6. What is the scope of state responsibility in cyber warfare?
With no straight answers to these questions, the threshold questions have excited debate amongst the academics as well as the policymakers.
A. The US Response
Researchers who regularly study the relationship between the international law and cyber warfare cite speech made by Harold Koh, Legal Advisor to the US State Department, at the United States Cyber Command’s (USCYBERCOM) Inter-Agency Legal Conference which was held on 18th September 2012 as an example of the US position on the subject. Salient features of his speech, ergo the US position, are:
i. The established principles of international law apply to cyberspace. Note, he referred to ‘cyberspace’ and not cyber warfare, per se;
ii. The established regimes of jus ad bellum and jus in bello apply to cyber action;
iii. Cyber activities ‘that proximately result in death, injury or significant destruction would likely be viewed as a use of force’ in terms of Article 2(4) of the UN Charter that regulates the use of force in the international system. He specifically mentioned three examples of cyber action qualifying as use of force:
a. operations that trigger a nuclear plant meltdown;
b. operations that disable air traffic control, resulting in aeroplane crashes;
c. operations that open a dam above a populated area causing destruction.
iv. The right to self-defence under Article 51 of the UN Charter can be ‘triggered by computer network activities that amount to an armed attack or imminent threat thereof’. He also mentioned the US International Strategy for Cyberspace (2011) wherein the position has been institutionalized within the US military doctrine;
v. The principles of necessity and proportionality as codified in the international humanitarian law (jus in bello) will apply to means and methods of cyber warfare. He further added that there was no requirement within the law to respond cyber action with cyber action; thus, implying that the cyber action can be retaliated by non-cyber action;
vi. The principle of distinction that is codified in the international humanitarian law will be applicable in cyber warfare. The combating parties will be under an obligation to distinguish between the military and non-military objectives;
vii. States should regularly assess their cyber weapons on the touchstone of ‘inherent indiscrimination’. He shared that the US applies a two-stage review. First, at the time of induction of new weapons, and second, at specific operations.
vii. The physical infrastructure that supports internet is located in the sovereign territory; therefore, the territorial jurisdiction has to be considered in cyber warfare. The states, thus, cannot be absolved of their responsibility in preventing cyber attacks;
B. The NATO Response
NATO’s response came in the form of the Tallinn Manual. NATO’s Cooperative Cyber Defence Centre of Excellence (CCDCOE), with the help of nineteen international lawyers, tried to consolidate a manual that it styled as the Tallinn Manual. Its first version (Tallinn Manual 1.0) came in 2013 and its latest version (Tallinn Manual 2.0) was published in 2017. The Tallinn Manual is non-binding and is a product of three years of academic work done by noted international lawyers. The lead expert was Michael Schmitt from the University of Exeter, the United Kingdom. Quintessentially, the Tallinn Manual has found itself in agreement with the US response. The scope of the Manual and its treatment of sub-force level cyber attacks under international law were questioned by some authors, but its overall impact and the way it stated the international cyber warfare law has been appreciated by all.
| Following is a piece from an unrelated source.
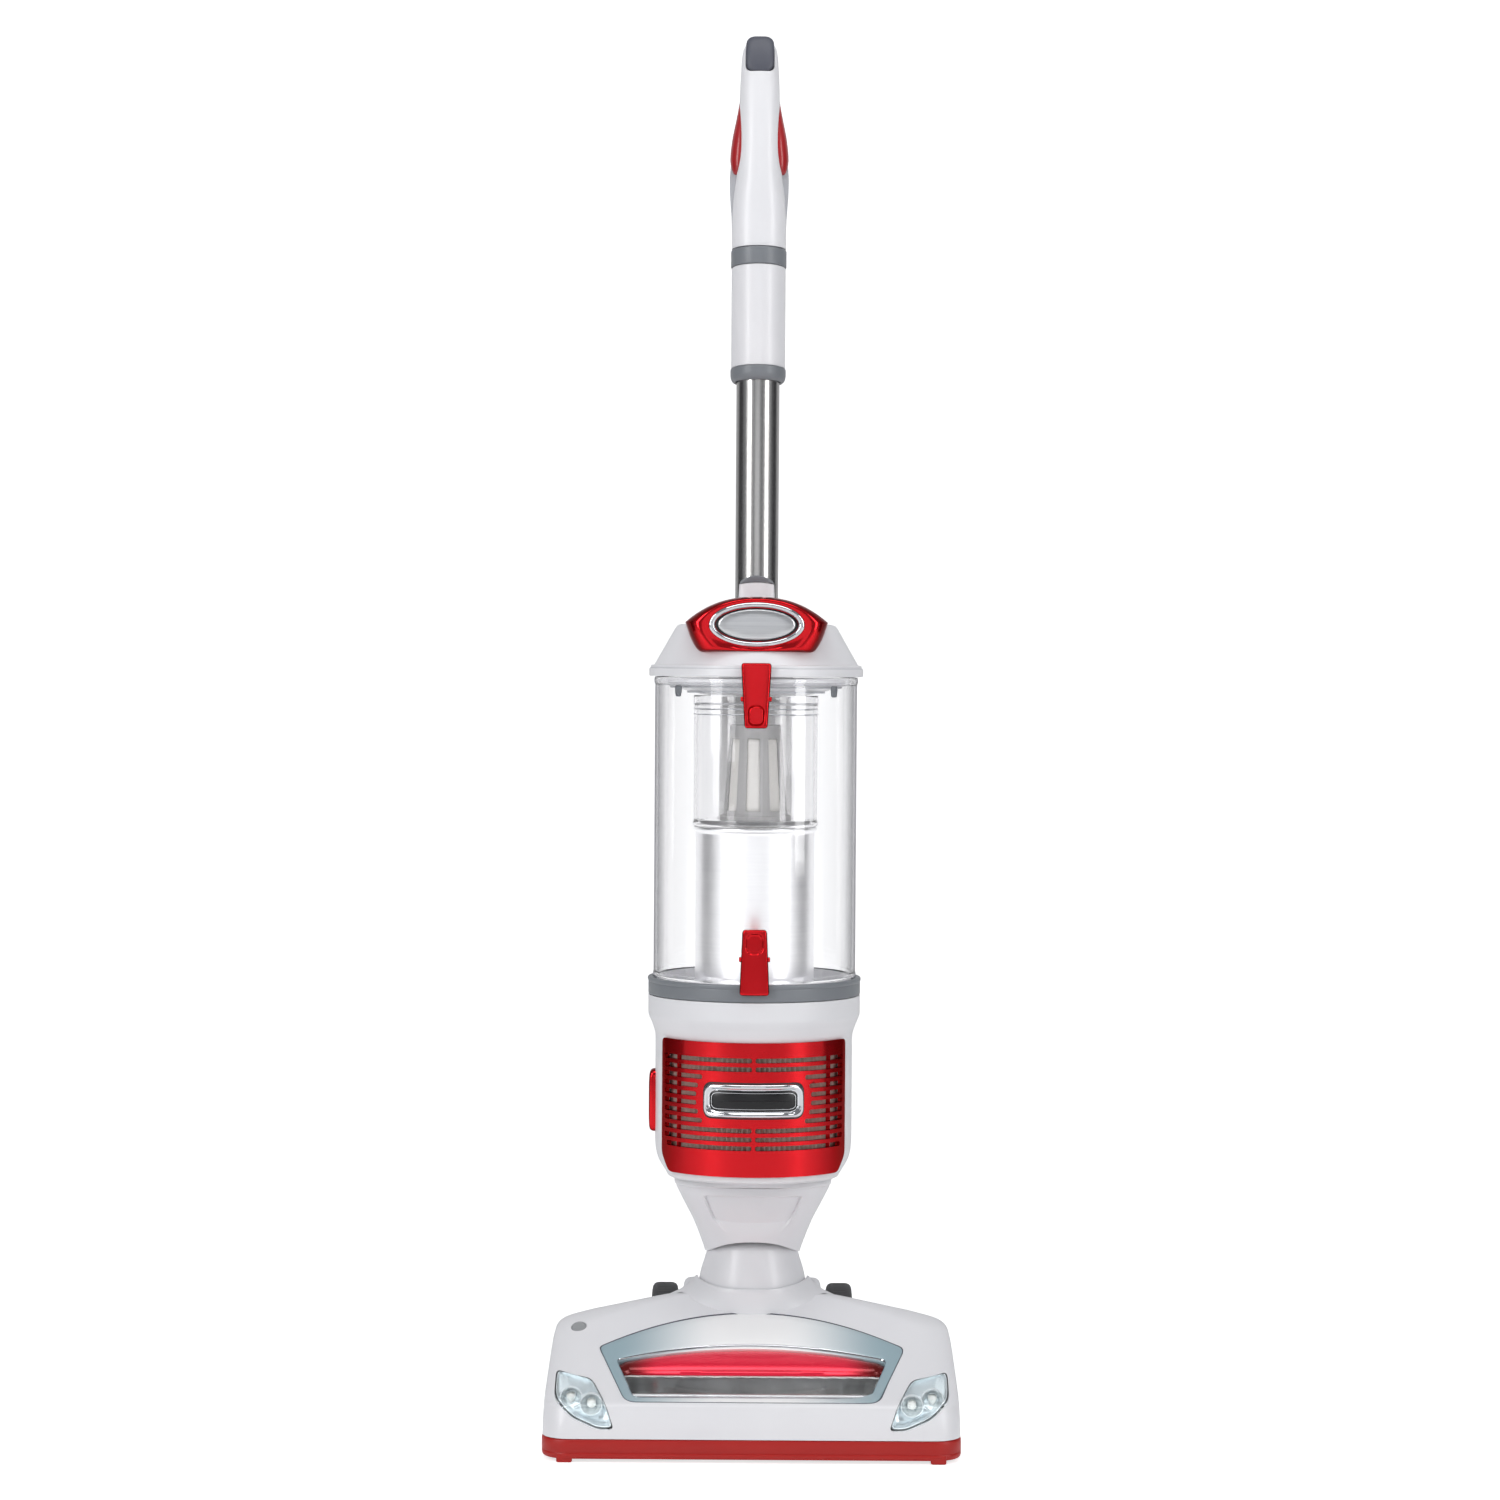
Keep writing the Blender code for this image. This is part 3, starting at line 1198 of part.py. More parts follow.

Pakistan and Cyber Warfare
Depending on the technological prowess of states, asymmetric power equations may be bridged by the use of cyber warfare capabilities. On the pattern of the United States, Pakistan might need a fifth-dimension warfare setup under the joint command of the armed forces. In this regard, the international law perspective may inform the policymakers in their decisions, and they may be able to integrate cyber warfare in their spectrum of capabilities.